Case #2 would involve removing the restriction that x be integer. Were we very lucky and were able to find an x value that made the discriminant a positive, perfect square whose square root had a denominator equal to the denominator of 6(-x), then we might have additional integer solutions. Sort of makes my head swim, however.

Answer 52

We can certainly divide problems up into cases as we've done here.

Yes, the wording "not supposed to treat x as a constant" is troublesome. We know that y and x are actually variables. Perhaps one way in which you could look at this problem differently would be to regard y as a function of x. Not certain whether or not this would be appropriate.

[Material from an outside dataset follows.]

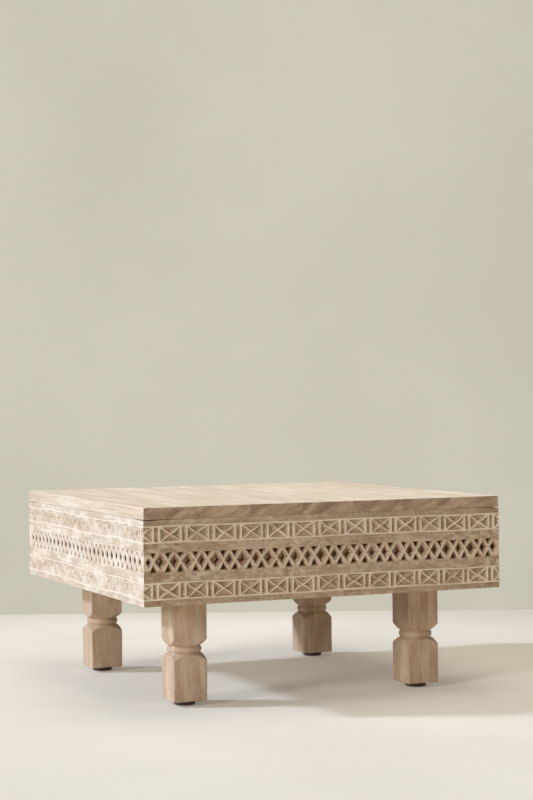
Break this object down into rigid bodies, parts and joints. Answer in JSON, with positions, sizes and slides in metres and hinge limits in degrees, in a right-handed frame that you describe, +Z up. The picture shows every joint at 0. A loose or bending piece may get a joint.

The acid test is whether our "solutions" are actually solutions to the original equation. We have already shown that (-1,2) IS a solution, and could probably show that (-1,4) is also a solution.

Answer 53

This is what I came up with. Not sure whether this is a perfect method or not.

We had : \(y^2 + 6xy - 8x = 0\)

solving for x in terms of y :

\(x = \cfrac{y^2}{8 - 6y}\) ; but x is positive.

And thus, \(8 - 6y > 0\) and y should be a non-negative integer. This, there are only 2 possible values of y : 0 and 1.

for y = 1, x is not an integer. thus, we are only left with (0,0) as the solution.

This method answers what the question requires but

Answer 54

I always love the way by which you take some cases and then go further in solving the question. This reduces the chances of mistakes. And with the method we followed (using quadratic formula) , we also come up with the same answer, that :

Only non-negative solution of x,y is (0,0) . Hence the equation has only one non-negative integral solution. So, it has no positive integral solutions which are multiples of 3.

We only missed one condition there, to think of x can be zero too!

Answer 55

I'm happy you're happy with our results. The only area where I remain a bit uncomfortable lies in having to decide for ourselves what "non-negative solution" means in this context.

It seems that "non-negative" would apply just fine to a scalar numerical answer, such as x=5. But here we're discussing a POINT, which has two coordinates instead of one.

Would we need to argue that (-1,2) is negative because one of its two coordinates is negative?

Answer 56

Actually non negative solution refers to the condition when both x and y are more than or equal to zero.

Answer 57

If (and that's a big IF) we accept that as the definition of "non-negative solution," then clearly (-1,2) and (-1,4) do not qualify, but (0,0) does.

Answer 58

Yeah

Answer 59

@mathslover: Does this discussion leave you fully satisfied, or are there still loose ends to address?

Answer 60

This discussion was actually perfect for me! I had some wrong concepts in mind, and those are vanished now. And yes sir, I'm satisfied. Thanks a lot for your help. I appreciate it a lot.


\(\checkmark\)

Answer 61

so pleased to have had another opportunity to work with you! See you again soon!

Answer 62

Same here sir! :-) Thank you again.